Generally, Herdman’s side should’ve been more direct as an easier route of progression when Croatia looked to pin them deep. The Maple Leafs won twice as many aerial duels as Croatia, with the potential of gaining territory and retaining possession through long passes and second balls.

Conclusion

Despite the immense euphoria of scoring the first-ever goal in Canadian men’s World Cup history, the Maple Leafs ended the day devastated. Defeated 4-1 by the 2018 World Cup runners-up Croatia, Canada can feel unlucky to have faced two of Europe’s top teams, despite being significantly better than Belgium, to be knocked out of the tournament. John Herdman’s side provided excitement and drama, showing tactical flexibility and elite athleticism in attacking transitions and pressing.

They will be desperate to avoid returning home pointless, but really, they can be proud of their performances against some of the world’s best. There are promising signs for Canadian football, with this tournament laying the foundations for the Maple Leafs hosting the 2026 edition with USA and Mexico. The likes of Alphonso Davies, Jonathan David, and Tajon Buchanan will be bordering their peaks whilst youngsters like Ismaël Koné and Jahkeele Marshall-Rutty are potential starting options after furthering their development.

Croatia, meanwhile, still have a chance in this tournament. Their midfield trio of Marcelo Brozović, Luka Modrić and Mateo Kovačić have the quality and tournament experience to take their nation deep into the latter stages.

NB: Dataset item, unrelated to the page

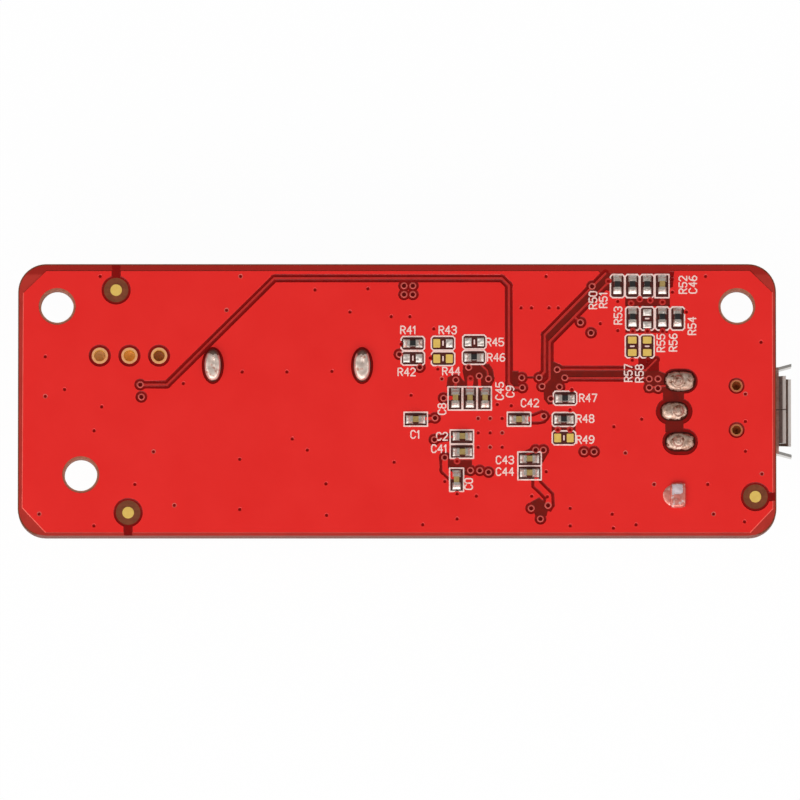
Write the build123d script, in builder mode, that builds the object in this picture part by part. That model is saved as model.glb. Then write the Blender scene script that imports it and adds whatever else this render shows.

Zlatko Dalić’s side also remained calm throughout this game and will continue to stay cool throughout the tournament, something that can’t be said about the intensely emotional and dramatic Argentina for example.

But Croatia must deal with Belgium to guarantee a space in the knockout stages of the 2022 FIFA World Cup before we can truly consider them as potential quarter-finalists, semi-finalists, or even finalists once again.